Finding discrepancies between the predictions of fundamental theories and experimental observations is the main driver to develop physics further — the route to more advanced theories (‘new physics’) that fix the discrepancies. In that sense, quantum electrodynamics (QED) is currently seen as the most advanced fundamental theory, serving as the blueprint for any other quantum field theory. Progress is expected to come from ever more precise testing through comparison of theoretical predictions and experimental data. A good test compares values that can be both computed and measured with high accuracy. Some QED predictions excel in that respect, such as for the transition frequencies of atomic hydrogen1 and the gyromagnetic ratio of the electron2.

Most theories, including QED, depend on parameters that have to be adjusted to the experimental data. This means that the number of measurements must exceed the number of parameters, so that one can obtain several values for each of the parameters. The test is passed if the values all agree within their respective uncertainties.

Precision-spectroscopy determinations and computations of transition frequencies of atomic hydrogen provide the best test for QED. The Committee on Data for Science and Technology (CODATA) regularly surveys experimental results and derives the most likely values of associated parameters. The QED expression for the hydrogen energy levels effectively comes with two parameters: the Rydberg constant R and the proton radius rp. Other parameters, such as the fine structure constant and the electron-to-proton mass ratio, appear as well, but can be better determined from other experiments. (Note that the Rydberg constant may be expressed as a combination of other physical constants, but they are known with lower accuracy.)

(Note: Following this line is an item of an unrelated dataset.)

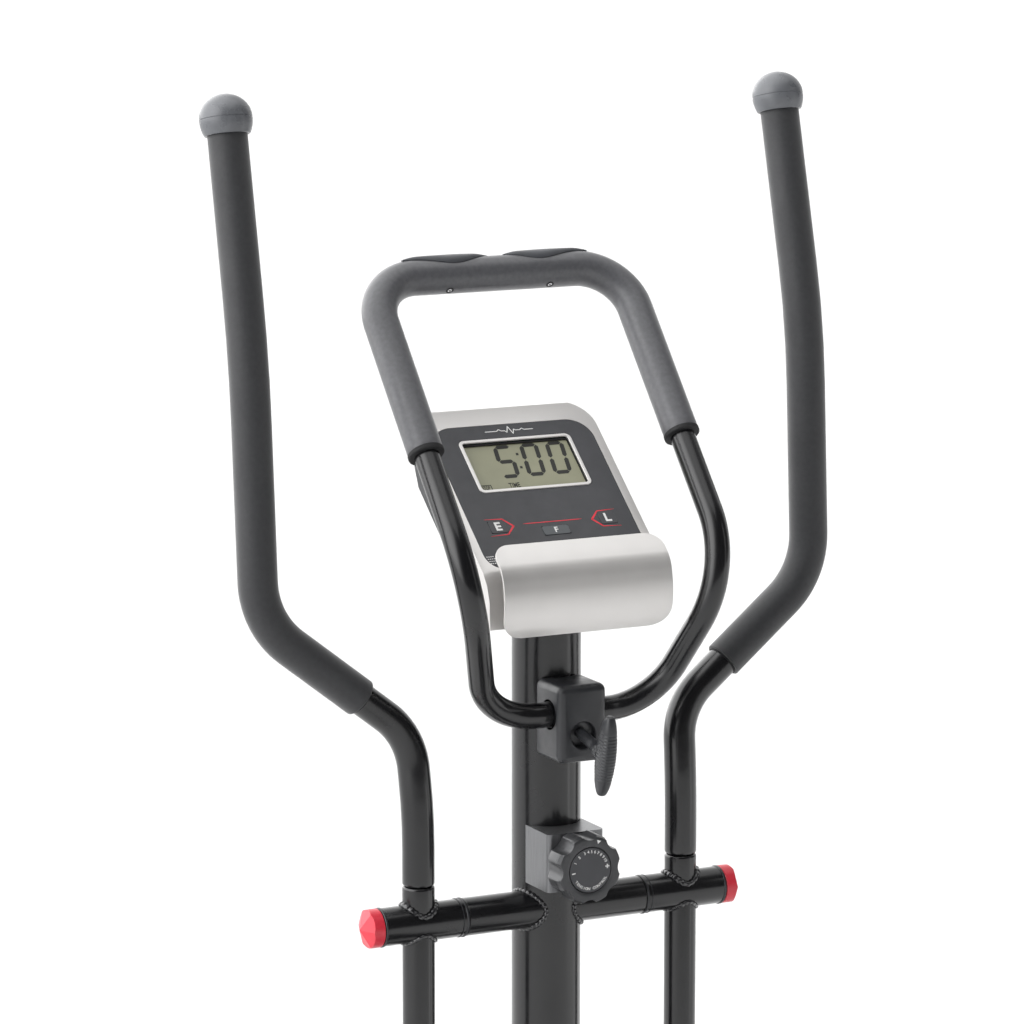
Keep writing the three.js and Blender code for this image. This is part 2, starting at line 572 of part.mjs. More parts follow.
// ---------------------------------------------------------------- console
// Local frame: X across, Y up the sloping face, Z out of the face.
const bodyPlan = plate(roundedRect(-CONSOLE.half, CONSOLE.half, -130, CONSOLE.top, [0, 0, 30, 30]),
  -60, 40, 'z', 6);
const frontProfile = outline([
  [117, CONSOLE.seam], [121, -14], [121, -2.5], [118.5, 0], [-64, 0], [-77, -3], [-88, -9.5],
  [-104.5, -27.5], [-87.5, -39.9], [-69.4, CONSOLE.seam],
].reverse());
const keyHoles = Object.values(KEYS).map((k) => box(
  k.x - k.w / 2 - GAP, k.x + k.w / 2 + GAP, k.s - k.h / 2 - GAP, k.s + k.h / 2 + GAP, -10, 5));
const window_ = box(-LCD.half - GAP, LCD.half + GAP, LCD.s0 - GAP, LCD.s1 + GAP, -10, 5);
const faceShape = (grow) => roundedRect(-FACE.half - grow, FACE.half + grow,
  FACE.s0 - grow, FACE.s1 + grow, [18, 18, 22, 22]);
const front = cut(
  plate(frontProfile, -CONSOLE.half, CONSOLE.half, 'x').intersect(bodyPlan),
  box(-80, 80, -52, 105, CONSOLE.seam - 1, -4),
  plate(faceShape(GAP), -FACE.depth - GAP, 2, 'z', 6), window_, ...keyHoles);
add(console_, 'console_front', front, silver);
add(console_, 'face_plate', cut(
  plate(faceShape(0), -FACE.depth, 0, 'z', 6), window_, ...keyHoles), slate);
add(console_, 'lcd_panel', box(-LCD.half, LCD.half, LCD.s0, LCD.s1, -7, -0.6), lcd);
add(console_, 'circuit_board', box(-66, 66, -44, 92, -15, -13.4), board);
for (const [name, k] of Object.entries(KEYS)) {
  add(console_, name, box(k.x - k.w / 2, k.x + k.w / 2, k.s - k.h / 2, k.s + k.h / 2, -8, 0.5),
    slate);
}

const rearProfile = outline([
  [116.5, CONSOLE.seam - GAP], [110, -26], [72, CONSOLE.floor], [-78, CONSOLE.floor],
  [-80, -33.6], [-68.6, CONSOLE.seam - GAP],
].reverse());
const rearPlan = plate(roundedRect(-CONSOLE.half + 3, CONSOLE.half - 3, -130, CONSOLE.top - 4,
  [0, 0, 27, 27]), -60, 40, 'z', 6);
add(console_, 'console_rear', cut(
  plate(rearProfile, -CONSOLE.half + 3, CONSOLE.half - 3, 'x').intersect(rearPlan),
  box(-80, 80, -62, 68, CONSOLE.floor + 3, CONSOLE.seam + 1)), satin);

const lipProfile = outline([
  [-52.4, 18.2], [-52.4, 20.6], [-64, 21], [-72, 21], [-78.5, 20.4], [-84, 18.7], [-88, 16.8],
  [-92, 13.8], [-98, 8.6], [-104, 2.2], [-109, -4.6], [-113, -12], [-115.6, -19],
  [-116.6, -26], [-114.8, -28], [-105.5, -27.9], [-88.25, -9.2], [-77.1, -2.6], [-68, -0.6],
  [-69, 4], [-72, 9], [-73, 13], [-71.5, 16.4], [-68, 18.2],
]);
const lipFoot = [-116.6, -27];
const lipTop = [-52.4, 20.6];
const lipLean = Math.atan2(lipFoot[1] - lipTop[1], lipFoot[0] - lipTop[0]);
const lipFrame = new THREE.Matrix4().makeRotationX(lipLean + Math.PI)
  .setPosition(0, lipTop[0], lipTop[1]);
const lipLong = Math.hypot(lipFoot[0] - lipTop[0], lipFoot[1] - lipTop[1]);
const lipWindow = new THREE.ExtrudeGeometry(
  roundedRect(-CONSOLE.lip, CONSOLE.lip, -lipLong, 0, [20, 20, 16, 16]),
  { depth: 80, bevelEnabled: false, curveSegments: 5 }).translate(0, 0, -40);
add(console_, 'console_lip', plate(lipProfile, -CONSOLE.lip - 1, CONSOLE.lip + 1, 'x')
  .intersect(solid(lipWindow, lipFrame)), silver);

// ---------------------------------------------------------------- swing arms and pedals
const armFoot = ARM.pivotZ - AXLE.z;
bothSides((side, word) => {
  const x = side * ARM.x;
  const [s0, s1] = spanX(side, AXLE.half + 1.6, AXLE.sleeve);
  const sleeve = barX(s0, s1, AXLE.y, 0, ARM.sleeveR, 20);
  const forkTop = armFoot + 34;
  let arm = join(sleeve,
    bar([x, AXLE.y, 0], [x, AXLE.y, ARM.seam], ARM.r, 12),
    bar([x, AXLE.y, 20], [x, AXLE.y, ARM.seam + 45], ARM.spigot, 12),
    bar([x, AXLE.y, forkTop - 4], [x, AXLE.y, 0], ARM.r, 12),
    box(x - 21, x + 21, AXLE.y - 15, AXLE.y + 15, forkTop - 8, forkTop - 3));
  for (const dx of [-21, 17]) {
    arm = join(arm, box(x + dx, x + dx + 4, AXLE.y - 15, AXLE.y + 15, armFoot, forkTop - 3),
      barX(x + dx, x + dx + 4, AXLE.y, armFoot, 15, 16));
  }
  arm = cut(arm,
    bar([x, AXLE.y, forkTop - 9], [x, AXLE.y, -ARM.sleeveR - 4], ARM.bore, 8),
    barX(s0 - 1, s1 + 1, AXLE.y, 0, boreRadius(AXLE.shaft, RUN, 20), 20));
  arm = join(arm, barX(x - 26, x + 26, AXLE.y, armFoot, PEDAL.bolt, 12));
  add(head, `lower_arm_${word}`, arm, black);

  const route = rounded([
    [x, AXLE.y, ARM.seam + GAP], [x, AXLE.y, 95], [side * 130, 0, 163], [side * 265.5, 8, 270],
    [side * 266.5, 22, 490], [side * 264.5, 70.5, 688],
  ], [400, 62, 74, 600]);
  const total = lengthOf(route);
  add(head, `handlebar_${word}`, pipe(route, ARM.r, ARM.bore), black);
  const hold = stretch(route, 185, total - 14.5);
  add(head, `grip_${word}`, pipe(hold, ARM.r + GRIP.wall, boreRadius(ARM.r, GAP, 8)), foam);
  const end = route[route.length - 1];
  const back = route[route.length - 2];
  const up = end.clone().sub(back).normalize();
  const base = end.clone().addScaledVector(up, -14);
  const capR = ARM.r + GRIP.cap;
  const cap = lathe([
    [0, 0], [capR - 2, 0], [capR, 14], [capR - 3, 24], [capR - 11, 32], [0, 35],
  ], placed(up.toArray(), base.toArray()), 20);
  const room = bar(base.clone().addScaledVector(up, -5).toArray(),
    end.clone().addScaledVector(up, GAP).toArray(), boreRadius(ARM.r, GAP, 12), 12);
  add(head, `grip_cap_${word}`, cut(cap, room), ball);

  const [c0, c1] = spanX(side, AXLE.sleeve + GAP, AXLE.sleeve + 10);
  const tip = side * (AXLE.sleeve + 17);
  const face = side * (AXLE.sleeve + 10);
  const hex = join(barX(c0, c1, AXLE.y, 0, 16.5, 24),
    bar([face - side, AXLE.y, 0], [tip, AXLE.y, 0], 16, 6, 7));
  const [w0, w1] = spanX(side, AXLE.sleeve - 1, AXLE.sleeve + 3.6);
  add(head, `axle_cap_${word}`, cut(hex, barX(w0, w1, AXLE.y, 0, 13.6, 24)), red);
});

bothSides((side, word) => {
  const x = side * ARM.x;
  const tipZ = CRANK.z - side * CRANK.throw;
  const front_ = [x, POST.y + AXLE.y, ARM.pivotZ];
  const rear = [x, CRANK.y, tipZ];
  const tube = bar(front_, rear, PEDAL.r, 12);
  const hollow = new THREE.Vector3(...rear).lerp(new THREE.Vector3(...front_), 0.04);
  const ahead = new THREE.Vector3(...rear).lerp(new THREE.Vector3(...front_), 0.96);
  const [r0, r1] = spanX(side, PEDAL.x0, PEDAL.x1);
  const outer = join(
    tube.subtract(box(x - 30, x + 30, front_[1] - 24, front_[1] + 40, 200, 400)),
    barX(x - 15.5, x + 15.5, front_[1], front_[2], PEDAL.front, 20),
    box(x - 12, x + 12, front_[1] - 32, front_[1] - 6, front_[2] - 8, front_[2] + 8),
    barX(r0, r1, rear[1], rear[2], PEDAL.rear, 20));
  const mid = new THREE.Vector3(...rear).lerp(new THREE.Vector3(...front_), PLATE.share);
  const lean = Math.atan2(front_[2] - rear[2], front_[1] - rear[1]);
  const onTube = new THREE.Matrix4().makeRotationX(lean).setPosition(mid);
  const carrier = solid(new THREE.BoxGeometry(52, 120, PLATE.seat - 8)
    .translate(0, 0, PLATE.seat / 2 + 4), onTube);
  const drill = bar(hollow.toArray(), ahead.toArray(), PEDAL.r - 2.5, 8);
  const drain = new THREE.Vector3(...rear).lerp(new THREE.Vector3(...front_), 0.16);
  const open = bar([x, drain.y, drain.z], [x, drain.y, drain.z - 40], 4, 8);
  const pedal = cut(join(outer, carrier), drill, open,
    barX(x - 40, x + 40, front_[1], front_[2], boreRadius(PEDAL.bolt, RUN, 12), 12),
    barX(r0 - 1, r1 + 1, rear[1], rear[2], boreRadius(PEDAL.pin, GAP, 16), 16));
  add(trainer, `pedal_tube_${word}`, pedal, black);

  const [p0, p1] = spanX(side, PLATE.x0 - ARM.x, PLATE.x1 - ARM.x);
  const low = PLATE.seat + GAP;
  const tray = cut(
    plate(roundedRect(p0, p1, PLATE.y0, PLATE.y1, [28, 28, 40, 40]), low, low + PLATE.rim, 'z', 4),
    plate(roundedRect(p0 + 4, p1 - 4, PLATE.y0 + 4, PLATE.y1 - 4, [24, 24, 36, 36]),
      low + PLATE.thick, low + PLATE.rim + 1, 'z', 4),
    plate(outline([
      [PLATE.y0 - 5, low + PLATE.thick + 4], [PLATE.y0 + 190, low + PLATE.thick + 4],
      [PLATE.y1 - 60, low + PLATE.rim - 4], [PLATE.y1 - 40, low + PLATE.rim + 5],
      [PLATE.y0 - 5, low + PLATE.rim + 5],
    ]), p0 - 5, p1 + 5, 'x'));
  const deck = new THREE.Group();
  deck.position.copy(mid);
  deck.rotation.x = lean;
  trainer.add(deck);
  add(deck, `footplate_${word}`, tray, satin);

  const [b0, b1] = spanX(side, CRANK.outer + 0.5, PEDAL.x1 + 6);
  const [h0, h1] = spanX(side, PEDAL.x1 + GAP, PEDAL.x1 + 6);
  const [f0, f1] = spanX(side, CRANK.outer + 0.5, PEDAL.x0 - GAP);
  add(trainer, `crank_pin_${word}`, join(
    barX(b0, b1, rear[1], rear[2], PEDAL.pin, 16),
    barX(h0, h1, rear[1], rear[2], 14, 16),
    barX(f0, f1, rear[1], rear[2], 12, 16)), steel);
});

export default trainer;
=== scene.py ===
# Looks of the elliptical trainer: pieces, materials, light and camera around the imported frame.
# Shapes are worked out in millimetres in the frame's axes and scaled to metres when made.
import json
import math
import random

import bmesh
import bpy
from mathutils import Matrix, Quaternion, Vector


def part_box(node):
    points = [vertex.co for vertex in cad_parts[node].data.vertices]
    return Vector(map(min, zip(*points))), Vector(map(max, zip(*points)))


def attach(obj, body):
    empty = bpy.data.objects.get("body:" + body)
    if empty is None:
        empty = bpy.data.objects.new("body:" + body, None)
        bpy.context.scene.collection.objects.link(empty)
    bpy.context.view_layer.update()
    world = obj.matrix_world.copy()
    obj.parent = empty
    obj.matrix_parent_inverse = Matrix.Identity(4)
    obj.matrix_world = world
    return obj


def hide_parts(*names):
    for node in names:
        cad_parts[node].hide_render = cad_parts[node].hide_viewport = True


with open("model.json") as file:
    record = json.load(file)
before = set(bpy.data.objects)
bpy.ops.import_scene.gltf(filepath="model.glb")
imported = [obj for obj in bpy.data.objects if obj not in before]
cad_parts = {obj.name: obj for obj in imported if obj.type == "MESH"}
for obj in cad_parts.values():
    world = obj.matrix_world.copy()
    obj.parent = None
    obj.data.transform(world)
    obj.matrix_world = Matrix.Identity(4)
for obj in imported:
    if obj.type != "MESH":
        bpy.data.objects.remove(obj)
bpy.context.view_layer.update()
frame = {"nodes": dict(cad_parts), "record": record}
random.seed(7)
scene = bpy.context.scene
nodes = frame["nodes"]
body_of = {n: b for b, names in frame["record"]["behaviour"]["bodies"].items() for n in names}
slot_of = {p["node"]: p["material_slot"] for p in frame["record"]["subparts"]}

X, Y, Z = Vector((1, 0, 0)), Vector((0, 1, 0)), Vector((0, 0, 1))


def low(node):
    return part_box(node)[0] * 1000


def high(node):
    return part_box(node)[1] * 1000


def centre(node):
    return (low(node) + high(node)) / 2


# ------------------------------------------------------------------ places taken from the frame
HEAD = Vector((0, centre("upper_post").y, centre("axle_tube").z))
POST_R = (high("upper_post").x - low("upper_post").x) / 2
AXLE = centre("axle_tube")
AXLE_R = (high("axle_tube").z - low("axle_tube").z) / 2
AXLE_HALF = high("axle_tube").x
SLEEVE_END = low("axle_cap_right").x - 0.3
ARM_X, ARM_R, SLEEVE_R, SEAM, PIVOT_Z = 127.5, 14, 16.5, 33, 300
CRANK = centre("crank_axle")
SLOPE = math.radians(39.6)
S_AXIS = Vector((0, math.cos(SLOPE), math.sin(SLOPE)))
N_AXIS = Vector((0, -math.sin(SLOPE), math.cos(SLOPE)))
CONSOLE = HEAD + Z * 348.5


def on_head(x, y, z):
    return HEAD + Vector((x, y, z))


def on_face(x, s, n):
    """A point on the console: across, up the sloping face, out of it."""
    return CONSOLE + X * x + S_AXIS * s + N_AXIS * n


# ------------------------------------------------------------------ materials
def socket_set(shader, **values):
    for key, value in values.items():
        shader.inputs[key.replace("_", " ")].default_value = value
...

Until 2010, the 15 distinct measurements of transition frequencies in atomic hydrogen as used by CODATA gave 13 value pairs for R and rp. The values were consistent and hence QED passed the test. Averaging the values for the proton radius gave rp = 0.8764(89) fm (pictured; the ‘large radius’ labelled ‘H world data’ in the figure)3. This situation changed, however, when the frequency of a particular transition (the 2s–2p transition) in muonic hydrogen was measured. Muonic hydrogen is just like regular hydrogen but with the electron replaced by its big brother, the muon4. With this replacement the proton-radius term in the theoretical description — and thus the sensitivity to this parameter — is seven orders of magnitude larger than for regular hydrogen. The result was a much more precise but also significantly smaller value of rp = 0.84087(39) fm (the ‘small radius’ labelled ‘Muonic hydrogen’)5. This meant the QED test failed and CODATA cannot use this value for averaging. The discrepancy between the small and large charge radius amounts to four combined standard deviations (4σ). This problem was dubbed the proton radius puzzle.

In addition to the hydrogen data the CODATA team uses data for the proton charge radius obtained from electron–proton scattering (point labelled ‘CODATA’). This increases the discrepancy to 5.6σ and triggered intense discussions in the community whether or not this should be seen as a hint of new physics. It should be mentioned though that electron–proton scattering experiments are notoriously difficult to evaluate and values for rp from different groups disagree.

The cleaner way to test QED is to compare only quantities that should obey the same physics, namely various transitions in regular and muonic hydrogen. After publication of the muonic hydrogen results, our group remeasured one of the broader hydrogen lines with better accuracy. Our motivation was that the discrepancy with the muonic value only shows up when all available hydrogen data is averaged. Our latest result for the 2s–4p transition frequency is as accurate as the previous ‘world data’1 and supports the ‘muonic’ proton radius (point labelled ‘MPQ 2s–4p’ on the figure). As a result, the new hydrogen ‘world data’ is no longer consistent with QED, and the mystery deepens.

It should be mentioned that one finds the same discrepancy for R (upper scale in the figure), so the issue could just as well have been termed the Rydberg puzzle. But misnomers are widespread in physics because names for phenomena are typically given before they are fully understood. In this context it is interesting to note that one obtains a similar discrepancy for the deuteron radius when comparing regular and muonic deuterium6. This may mean that the deuteron got smaller along with its proton inside, but there are several other possible explanations ranging from as yet undiscovered experimental uncertainties to computational errors in applying QED. Nobody really knows at this time.